Meteosat's primary instrument is the Meteosat Visible and InfraRed Imager (MVIRI) — a high resolution radiometer with three spectral bands. With a mass of nearly 63 kg and a total height of 1.35 m, it constitutes the main payload of Meteosat. It provides the basic data of the Meteosat system, in the form of radiances from the visible and infrared parts of the electromagnetic spectrum. The instrument allows continuous imaging of the Earth.
The MVIRI acquires radiance data from the full earth disc during a 25-minute period. This is followed by a five-minute retrace and stabilisation interval, so that one complete set of full earth disc images is available every half-hour. The radiation is gathered by a reflecting telescope, with a primary mirror diameter of 400 mm.
The radiometer operates in three spectral bands, chosen in accordance with Meteosat's primary task of mapping the distribution of clouds and water vapour.
The Visible (VIS) band (0.45 to 1.0 µm) is used for imaging during dayight. This band corresponds to peak solar irradiance; furthermore the atmospheric gases are fairly transparent to incoming and outgoing (reflected) solar radiation in this band.

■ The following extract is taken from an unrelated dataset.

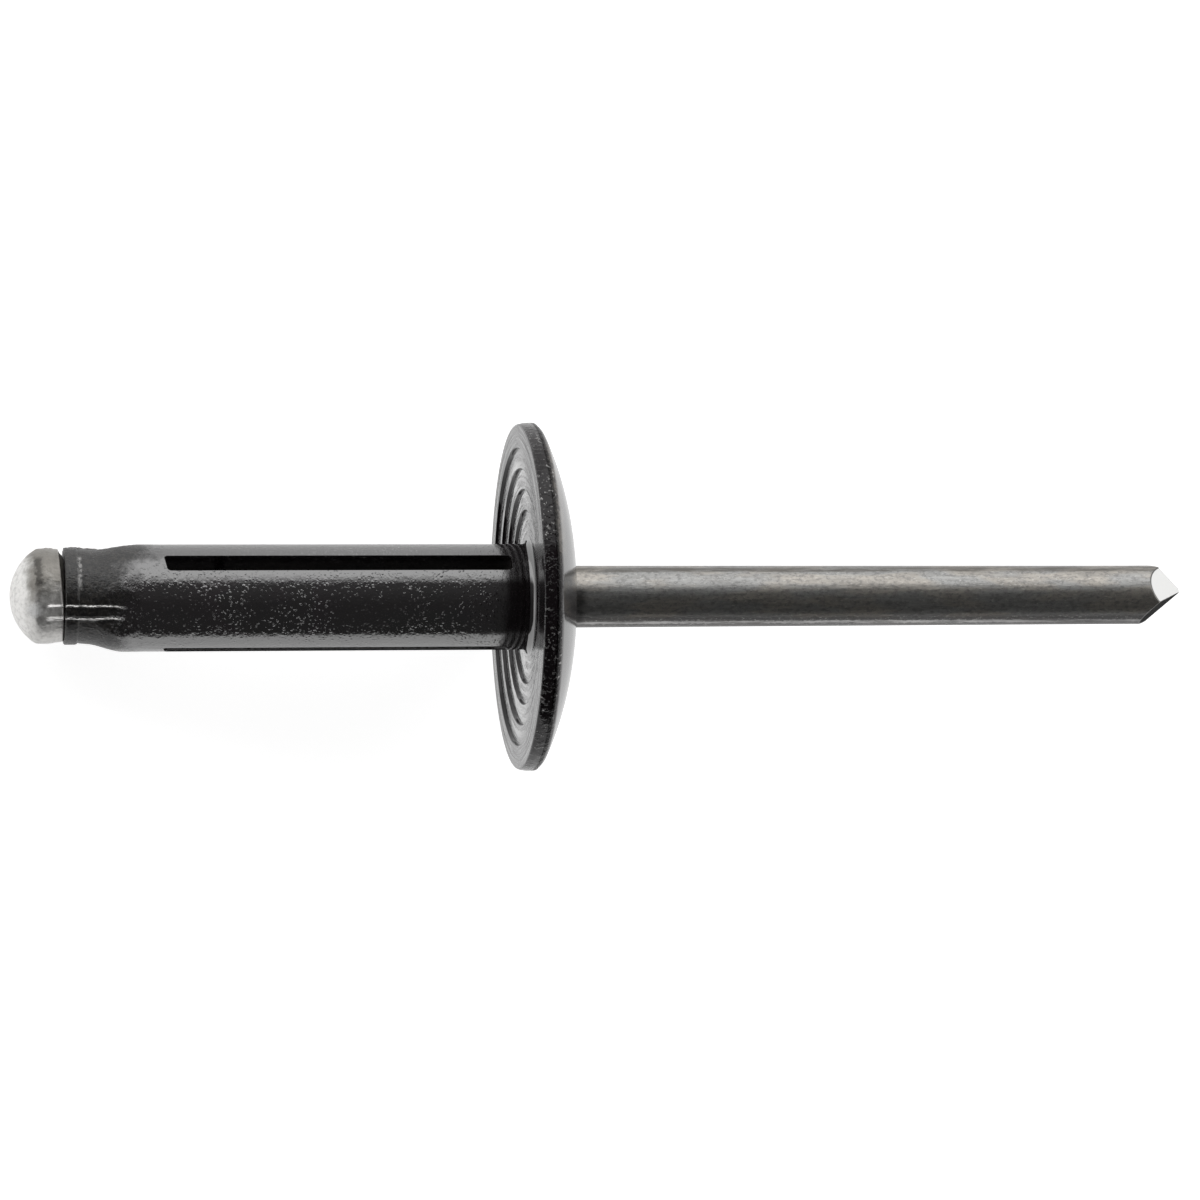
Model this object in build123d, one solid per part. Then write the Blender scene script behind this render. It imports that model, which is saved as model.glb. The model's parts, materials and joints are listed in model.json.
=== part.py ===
from build123d import *
from math import acos, asin, atan2, cos, degrees, hypot, radians, sin, sqrt, tan
import os

# Split blind rivet with a large flange, in millimetres: a slotted shell and the mandrel crimped in it.
# Both are drawn along +X, with the origin on the axis in the plane of the flange's seat: the shank and
# the mandrel's head run to -X, the dome and the mandrel's tail to +X. Angles about the axis start at
# +Z and grow towards +Y. Last of all the rivet is laid down, on the flange's rim and the head.

# --- Shell: shank ------------------------------------------------------------------------------------
shank_diameter = 4.86
shell_length = 20.7            # seat plane to the end that carries the mandrel's head
bore_clearance = 0.05          # all round the mandrel

# --- Shell: swaged neck at the head end --------------------------------------------------------------
neck_diameter = 4.28
lip_diameter = 4.40
lip_length = 0.45
lip_step = 0.30                # length over which the lip drops to the neck
lip_chamfer = 0.08
neck_length = 0.30
shoulder_length = 1.60         # length over which the neck swells to the full shank

# --- Shell: slots ------------------------------------------------------------------------------------
slot_count = 3
slot_width = 0.76
slot_land = 0.46               # solid shank left between the slots and the seat plane
slot_length = 15.74
slot_end_rounding = 0.37        # at the flange, nearly half of the width
slot_neck_rounding = 0.14
slot_angle = 42.2              # middle of the first slot

# --- Shell: flange -----------------------------------------------------------------------------------
flange_diameter = 16.0
rim_thickness = 0.80
seat_bevel = 0.08              # how far the seat's edge stops short of the rim
bevel_height = 0.30            # how far the bevel climbs the rim
dome_rounding = 0.28
crown_height = 2.46            # seat plane to the top of the dome
crown_arc_radius = 25.0        # flatter middle of the dome
crown_reach = 3.50             # radius at which the middle passes into the steeper outer dome
root_cone = 0.20               # leg of the cone between the shank and the underside

# --- Shell: dished underside with its rings ----------------------------------------------------------
land_inner_radius = 6.85       # the flat seat lies outside this
dish_depth = 0.62
ring_count = 4
ring_pitch = 0.95
ring_depth = 0.10
ring_wall = 0.04               # radial width of each ring's steep wall

# --- Crimp: three jaws press flats on the neck, and a blade in each locks shell and head together -----
jaw_depth = 0.03               # flats below the neck's surface
jaw_length = 1.60              # flat part, from the shell's end
jaw_radius = 6.0               # run-out of each flat into the shank
ridge_spacing = 0.60
ridge_width = 0.13
ridge_height = 0.07            # above the flat
ridge_rounding = 0.045         # along the top edges
ridge_root = 0.14              # how far a ridge's foot lies below the neck's surface
blade_depth = 0.05             # strip between the ridges below the flat
blade_reach = 0.87             # length of the crimp on the mandrel's head
blade_length = 3.20            # length of the crimp on the shell

# --- Mandrel -----------------------------------------------------------------------------------------
mandrel_diameter = 2.78
tail_reach = 31.7              # seat plane to the mandrel's point
head_diameter = 4.30
head_length = 2.43
head_dome_radius = 2.55
head_blend_radius = 0.50
head_chamfer = 0.35            # between the head's side and its seat on the shell
notch_distance = 7.0           # head's seat to the break notch
notch_diameter = 2.05
notch_angle = 70.0
point_sides = 4
point_half_angle = 36.0
point_flat = 0.16
point_angle = 23.0             # middle of the first facet

# --- Sizes worked out from these ---------------------------------------------------------------------
shank_radius = shank_diameter / 2
neck_radius = neck_diameter / 2
lip_radius = lip_diameter / 2
mandrel_radius = mandrel_diameter / 2
head_radius = head_diameter / 2
bore_radius = mandrel_radius + bore_clearance
rim_radius = flange_diameter / 2
shell_end = -shell_length
flat_distance = neck_radius - jaw_depth
crimp_angles = [slot_angle - 180 / slot_count + i * 360 / slot_count for i in range(slot_count)]
slot_angles = [slot_angle + i * 360 / slot_count for i in range(slot_count)]
past = 1.0                     # how far cutting solids run past what they cut


def radial_plane(angle, x=0.0, out=0.0):
    """Plane facing outwards at an angle about the axis, its own X along the rivet."""
    outward = Vector(0, sin(radians(angle)), cos(radians(angle)))
    return Plane(origin=Vector(x, 0, 0) + outward * out, x_dir=(1, 0, 0), z_dir=outward)


def s_curve(start, end):
    """Two equal arcs that leave and arrive along the axis."""
    middle = ((start[0] + end[0]) / 2, (start[1] + end[1]) / 2)
    first = TangentArc(start, middle, tangent=(1, 0))
    return [first, TangentArc(middle, end, tangent=first % 1)]


def dish(radius):
    """Depth of the flange's dished underside, which runs out at the seat."""
    return dish_depth * (1 - (radius / land_inner_radius) ** 2)


def neck_edges():
    """Outline from the bore's mouth over the lip and the neck to the full shank."""
    lip_end = shell_end + lip_length
    neck_start = lip_end + lip_step
    neck_end = neck_start + neck_length
    lip = Polyline(
        (shell_end, bore_radius),
        (shell_end, lip_radius - lip_chamfer),
        (shell_end + lip_chamfer, lip_radius),
        (lip_end, lip_radius),
        (neck_start, neck_radius),
        (neck_end, neck_radius),
    )
    return [lip, *s_curve((neck_end, neck_radius), (neck_end + shoulder_length, shank_radius))]


def underside_edge():
    """Outline from the shank over the ringed dish and the flat seat to the rim."""
    shank_start = shell_end + lip_length + lip_step + neck_length + shoulder_length
    root = shank_radius + root_cone
    points = [(shank_start, shank_radius), (dish(root) - root_cone, shank_radius), (dish(root), root)]
    for i in reversed(range(ring_count)):
        crest = land_inner_radius - i * ring_pitch
        groove = crest - ring_wall
        points += [(dish(groove) + ring_depth, groove), (dish(crest), crest)]
    points += [(0, rim_radius - seat_bevel), (bevel_height, rim_radius), (rim_thickness, rim_radius)]
    return Polyline(*points)


def dome_edges():
    """Outline from the rim over the dome to the bore: a flat middle arc and a steeper outer one."""
    centre = crown_height - crown_arc_radius
    turn = asin(crown_reach / crown_arc_radius)
    join = (centre + crown_arc_radius * cos(turn), crown_reach)
    mouth = (centre + sqrt(crown_arc_radius ** 2 - bore_radius ** 2), bore_radius)
    return [
        TangentArc(join, (rim_thickness, rim_radius), tangent=(-sin(turn), cos(turn))),
        RadiusArc(join, mouth, crown_arc_radius),
    ], mouth


def turned(section):
    """Body of revolution about the rivet's axis, its seam on top and clear of the crimps."""
    return Rot(90, 0, 0) * revolve(section, Axis.X)


def turned_shell():
    """Shell as a body of revolution, before slots and crimps."""
    dome, mouth = dome_edges()
    bore = Line(mouth, (shell_end, bore_radius))
    outline = [*neck_edges(), underside_edge(), *dome, bore]
    section = make_face(Wire([edge for curve in outline for edge in curve.edges()]))
    rim_corner = section.vertices().sort_by_distance((rim_thickness, rim_radius))[0]
    return turned(fillet(rim_corner, dome_rounding))


def slot_cutter(angle):
    """One slot right through the wall, round at the flange and nearly square at the neck."""
    outline = Rectangle(slot_length, slot_width, align=(Align.MAX, Align.CENTER))
    outline = fillet(outline.vertices().group_by(Axis.X)[0], slot_neck_rounding)
    outline = fillet(outline.vertices().group_by(Axis.X)[-1], slot_end_rounding)
    return extrude(radial_plane(angle, -slot_land) * outline, shank_radius + past)


def jaw_cutter(angle):
    """What one jaw takes off the neck: a flat that runs out into the shank on a wide arc."""
    top = shank_radius + past
    turn = degrees(acos(1 - (top - flat_distance) / jaw_radius))
    flat_end = (shell_end + jaw_length, flat_distance)
    run_out = JernArc(start=flat_end, tangent=(1, 0), radius=jaw_radius, arc_size=turn)
    back = Polyline(run_out @ 1, (shell_end - past, top), (shell_end - past, flat_distance), flat_end)
    side = Plane(origin=(0, 0, 0), x_dir=(1, 0, 0), z_dir=radial_plane(angle).y_dir * -1)
    return extrude(side * make_face(Wire([*run_out.edges(), *back.edges()])), shank_radius, both=True)


def ridge(angle, side, start, length, foot):
    """One ridge that the blade raises beside its strip, standing on a foot below the surface."""
    height = flat_distance + ridge_height - foot
    bar = Rectangle(length, ridge_width, align=(Align.MIN, Align.CENTER))
    place = radial_plane(angle, start, foot) * Pos(0, side * ridge_spacing / 2, 0)
    solid = extrude(place * bar, height)
    above = radial_plane(angle, start + length / 2, shank_diameter).origin
    top = solid.faces().sort_by_distance(above)[0]
    return fillet(top.edges().filter_by(Axis.X), ridge_rounding)


def blade_strip(angle, start, length):
    """The strip that the blade presses between its two ridges."""
    bar = Rectangle(length, ridge_spacing - ridge_width, align=(Align.MIN, Align.CENTER))
    return extrude(radial_plane(angle, start, flat_distance - blade_depth) * bar, past)


def make_shell():
    """Slotted and crimped shell, one piece with its flange."""
    shell = turned_shell()
    for angle in slot_angles:
        shell -= slot_cutter(angle)
    for angle in crimp_angles:
        shell -= jaw_cutter(angle)
    foot = neck_radius - ridge_root
    for angle in crimp_angles:
        for side in (-1, 1):
            shell += ridge(angle, side, shell_end, blade_length, foot)
        shell -= blade_strip(angle, shell_end - past, jaw_length + past)
    return shell


def head_section():
    """Half outline of the mandrel's domed head, from its tip to its seat on the shell."""
    tip = shell_end - head_length
    centre = tip + head_dome_radius
    edge = centre - sqrt(head_dome_radius ** 2 - head_radius ** 2)
    dome = RadiusArc((tip, 0), (edge, head_radius), head_dome_radius)
    side = Polyline(
        (edge, head_radius),
        (shell_end - head_chamfer, head_radius),
        (shell_end, head_radius - head_chamfer),
        (shell_end, 0),
        (tip, 0),
    )
    section = make_face(Wire([*dome.edges(), *side.edges()]))
    corner = section.vertices().sort_by_distance((edge, head_radius))[0]
    return fillet(corner, head_blend_radius)


def break_notch():
    """Ring that the groove cuts from the mandrel where it is meant to break."""
    depth = (mandrel_diameter - notch_diameter) / 2
    half_width = depth * tan(radians(notch_angle / 2))
    x = shell_end + notch_distance
    groove = Polyline(
        (x - half_width, mandrel_radius),
        (x, notch_diameter / 2),
        (x + half_width, mandrel_radius),
        (x + half_width, mandrel_radius + past),
        (x - half_width, mandrel_radius + past),
        close=True,
    )
    return revolve(make_face(groove), Axis.X)


def mandrel_point():
    """Tail end, nipped to a point by flat facets."""
    facet_slope = tan(radians(point_half_angle))
    length = mandrel_diameter / facet_slope
    start = tail_reach - length
    across = point_flat + 2 * length * facet_slope
    base = Plane(origin=(start, 0, 0), x_dir=(0, 0, 1), z_dir=(1, 0, 0))
    turn = Rot(0, 0, 180 / point_sides - point_angle)
    facets = turn * RegularPolygon(across / 2, point_sides, major_radius=False)
    spike = extrude(base * facets, length, taper=point_half_angle)
    return spike & extrude(base * Circle(mandrel_radius), length), start


def make_mandrel():
    """Mandrel in one piece: head, shank with its break notch, and pointed tail."""
    point, point_start = mandrel_point()
    seat = Plane(origin=(shell_end, 0, 0), z_dir=(1, 0, 0))
    shank = extrude(seat * Circle(mandrel_radius), point_start - shell_end)
    mandrel = turned(head_section()) + shank + point - break_notch()
    start = shell_end - blade_reach
    foot = head_radius - head_chamfer
    for angle in crimp_angles:
        for side in (-1, 1):
            mandrel += ridge(angle, side, start, blade_reach, foot)
        mandrel -= blade_strip(angle, start, blade_reach + past)
    return mandrel


def lying_angle():
    """Slope of the axis when the rivet lies on its seat's edge and on the rounding of its head."""
    rim = (0, rim_radius - seat_bevel)
    dome_centre = shell_end - head_length + head_dome_radius
    blend_radius = head_radius - head_blend_radius
    reach = sqrt((head_dome_radius - head_blend_radius) ** 2 - blend_radius ** 2)
    head = (dome_centre - reach, blend_radius)
    along, across = rim[0] - head[0], rim[1] - head[1]
    return degrees(atan2(across, along) - asin(head_blend_radius / hypot(along, across)))


os.makedirs("parts", exist_ok=True)
lying = Rot(0, -lying_angle(), 0)
for name, solid in {"rivet_shell": make_shell(), "mandrel": make_mandrel()}.items():
    export_step(lying * solid, f"parts/{name}.step")
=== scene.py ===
import json
import math
from functools import reduce
from types import SimpleNamespace

import bpy
import numpy as np
from mathutils import Matrix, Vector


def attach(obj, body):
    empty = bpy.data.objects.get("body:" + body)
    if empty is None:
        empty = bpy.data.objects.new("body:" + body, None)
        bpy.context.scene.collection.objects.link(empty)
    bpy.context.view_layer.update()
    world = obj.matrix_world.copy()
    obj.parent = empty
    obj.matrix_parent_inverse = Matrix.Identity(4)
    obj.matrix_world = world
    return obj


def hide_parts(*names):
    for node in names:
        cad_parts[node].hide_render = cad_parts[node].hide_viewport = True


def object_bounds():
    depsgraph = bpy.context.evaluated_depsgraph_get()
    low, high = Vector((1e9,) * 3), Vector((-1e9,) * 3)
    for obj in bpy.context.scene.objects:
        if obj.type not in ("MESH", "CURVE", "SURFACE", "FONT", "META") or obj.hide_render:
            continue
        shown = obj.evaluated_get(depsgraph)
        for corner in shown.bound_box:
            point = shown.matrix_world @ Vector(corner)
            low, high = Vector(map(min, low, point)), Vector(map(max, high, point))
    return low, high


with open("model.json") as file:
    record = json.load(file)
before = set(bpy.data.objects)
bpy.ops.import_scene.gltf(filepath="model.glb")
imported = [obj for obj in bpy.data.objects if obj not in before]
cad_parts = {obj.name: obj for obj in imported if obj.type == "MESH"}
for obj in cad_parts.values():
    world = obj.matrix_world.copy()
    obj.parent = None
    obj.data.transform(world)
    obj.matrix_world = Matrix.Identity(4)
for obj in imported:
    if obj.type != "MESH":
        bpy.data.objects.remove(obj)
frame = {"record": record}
cad_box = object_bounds()

# Split blind rivet. All sizes are in millimetres and become metres where a mesh is made.
# Points are worked out in the rivet's own terms: s runs along the axis from the plane of the flange's
# seat, negative towards the head and positive towards the tail, and angles about the axis start at the
# upper side and grow towards +Y. The record's shank mount says where that axis lies in the frame.
MM = 0.001
record = frame["record"]
shank_mount = next(m for m in record["mounts"] if m["name"] == "shank")
ORIGIN = np.array(shank_mount["pos_m"], float) / MM
AXIS = -np.array(shank_mount["axis"], float)
SIDE = np.array([0.0, 1.0, 0.0])
UP = np.cross(AXIS, SIDE)
LYING = math.atan2(AXIS[2], AXIS[0])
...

The Water Vapour (WV) absorption band (5.7 to 7.1 µm) is used in determining the amount of water vapour in the upper troposphere. It takes advantage of the strong absorption of emitted terrestrial radiation by atmospheric water vapour. In this spectral region, the atmosphere is very opaque if water vapour is present, but transparent if the air is very dry.
The Thermal Infrared (IR) band is used for imaging by day and night, and also for determining the temperature of cloud tops and the ocean's surface. This band corresponds to peak re-emission of radiation from the Earth's surface and atmosphere, according to their temperature. As with the VIS band, the atmospheric gases are fairly transparent in this region.
The Meteosat satellite system is an example of a very successful European endeavour. First designed in the early 1970s, the first model was launched in 1977, and the same design was in use until the end of 2005. A few relatively minor design changes were introduced after Meteosat-3, and it is this updated satellite specification which is summarised below.
Meteosat First Generation spacecraft architecture
Meteosat is composed of a main cylindrical body, on top of which a drum-shaped section (diameter 1.3 m). Two further cylinders are stacked concentrically. The main cylindrical body contains most of the satellite subsystems, including the radiometer. Its surface is made up of six panels covered with the solar cells, which provide the electrical power. The panels also have cut-outs for sensors, thrusters and umbilical connectors.
The cylindrical surface of the smaller drum-shaped section, mounted on top of the S/UHF platform, is covered with an array of radiating dipole antenna elements. Electronics within the drum activate the individual elements in sequence, in reverse order to the satellite spin sense. This subsystem constitutes an electronically-despun antenna whose function is to ensure that the main transmissions in S-band are always directed towards the Earth. The two cylinders mounted on top of the drum are toroidal pattern antennas for S-band and low UHF respectively.
An apogee boost motor containing solid propellant is initially attached to the bottom of the satellite at launch. This is used to boost it from its post-launch, highly elliptical orbit into the required circular equatorial orbit. Following this burn, the apogee boost motor is jettisoned, leaving an opening to give a clear field of view for the radiative cooler that cools the radiometer infrared detectors.